Two years later in 2012, Bi made a black-and-white short film Diamond Sutra (《金刚经》; also known as The Poet and Singer), which features a story of murder in a small isolated town in the mountain. The film received Special Mention Award from the 19th Hong Kong ifva (Incubator for Film and Visual media in Asia), an award organized by Hong Kong Arts Centre, and was ranked top 10 at the 9th China Independent Film Festival in Nanjing, China.

In 2015, Bi's debut feature film, Kaili Blues, which he also wrote, brought the emerging director international recognition. The film won Best New Director and the FIPRESCI Prize at the 52nd Golden Horse Awards, Best Emerging Director at the 68th Locarno Film Festival, and the Montgolfière d'Or at the 37th Three Continents Festival in Nantes.

In 2018, Bi wrote and directed his second feature film, Long Day's Journey into Night, starring Tang Wei, Huang Jue, Sylvia Chang, and Lee Hong-chi. Set once again in Guizhou Province, the film premiered in the Un Certain Regard section at the 71st Festival de Cannes.

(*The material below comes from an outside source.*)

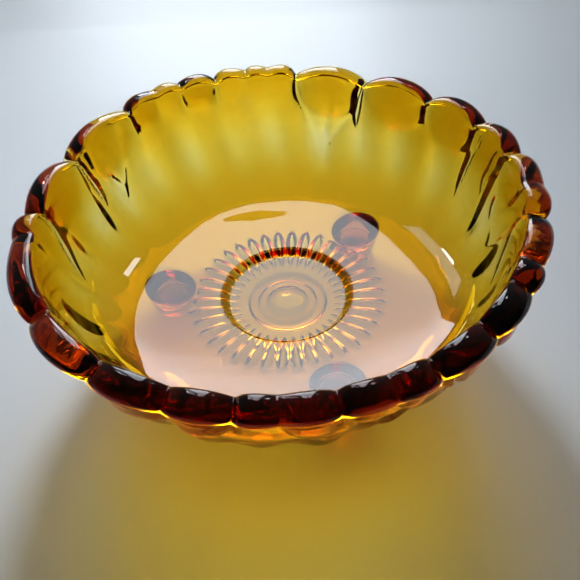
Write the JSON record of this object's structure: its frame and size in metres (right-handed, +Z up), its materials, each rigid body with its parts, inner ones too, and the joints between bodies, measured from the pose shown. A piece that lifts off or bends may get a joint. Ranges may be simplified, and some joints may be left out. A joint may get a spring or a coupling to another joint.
{
  "type": "pressed glass candy dish",
  "caption": "Round amber glass dish with a scalloped thick rim, petalled sloping wall, dished daisy-pressed base and nub feet.",
  "frame": {"origin": "on the table, under the centre of the base", "axes": "+Z up, +X to the dish's right, -Y to its front"},
  "size_m": [0.1634, 0.1636, 0.057],
  "materials": {
    "amber_glass": "clear honey-amber pressed glass, fire-polished",
    "amber_glass_thick": "the same amber glass where it is thick, so it looks dark brown"
  },
  "bodies": {
    "root": {"rim_band": "amber_glass_thick", "petal_wall": "amber_glass", "base_disc": "amber_glass", "foot_rear": "amber_glass", "foot_left": "amber_glass", "foot_front": "amber_glass"}
  },
  "joints": []
}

It received five nominations at the 55th Golden Horse Awards, including Best Feature Film and Best Director for Bi, and went on to win three: Best Cinematography, Best Sound Effects, and Best Original Film Score.

==Filmography==

=== Feature film ===

| Year | English title | Original title | Notes |
|---|---|---|---|
| 2011 | Tiger | 老虎 |  |
| 2015 | Kaili Blues | 路边野餐 |  |
| 2018 | Long Day's Journey into Night | 地球最后的夜晚 |  |
| 2025 | Resurrection | 狂野时代 |  |

=== Short film ===

| Year | English title | Original title | Notes |
|---|---|---|---|
| 2010 | South | 南方 |  |
| 2012 | The Poet and Singer | 金刚经 |  |
| 2016 | Secret Goldfish | 秘密金鱼 |  |
| 2022 | A Short Story | 破碎太阳之心 |  |

==Awards and nominations==

| Association | Year | Category | Work | Result | Ref. |
| Asia Pacific Screen Awards | 2016 | Achievement in Directing | Kaili Blues | Nominated |  |
| Special Mention: Young Cinema Award | Won |  |
| Cannes Film Festival | 2018 | Un Certain Regard | Long Day's Journey into Night | Nominated |  |
| 2022 | Short Film Palme d'Or | A Short Story | Nominated |  |
| 2025 | Palme d'Or | Resurrection | Nominated |  |
| Special Award (Prix Spécial) | Won |  |
| China Film Director's Guild Awards | 2016 | Young Director of the Year | Kaili Blues | Won |  |
| Golden Horse Awards | 2015 | Best New Director | Kaili Blues | Won |  |
| FIPRESCI Prize | Won |
| Asian Cinema Observer Recommendation Award | Won |  |
| NETPAC Award | Nominated |
| 2018 | Best Director | Long Day's Journey into Night | Nominated |  |
| Locarno Film Festival | 2015 | Best Emerging Director | Kaili Blues | Won |  |
| Best First Feature – Special Mention | Won |
| Nantes Three Continents Festival | 2015 | Montgolfière d’Or | Kaili Blues | Won |  |
| Philadelphia Film Festival | 2022 | Honorable Mention for Best Director | A Short Story | Won |  |
| TOKYO FILMeX | 2018 | Student Jury Prize | Long Day's Journey into Night | Won |  |

===Honours===

- 2026: In October 2026, Bi Gan served as a member of the Competition Jury at the 31st Busan International Film Festival.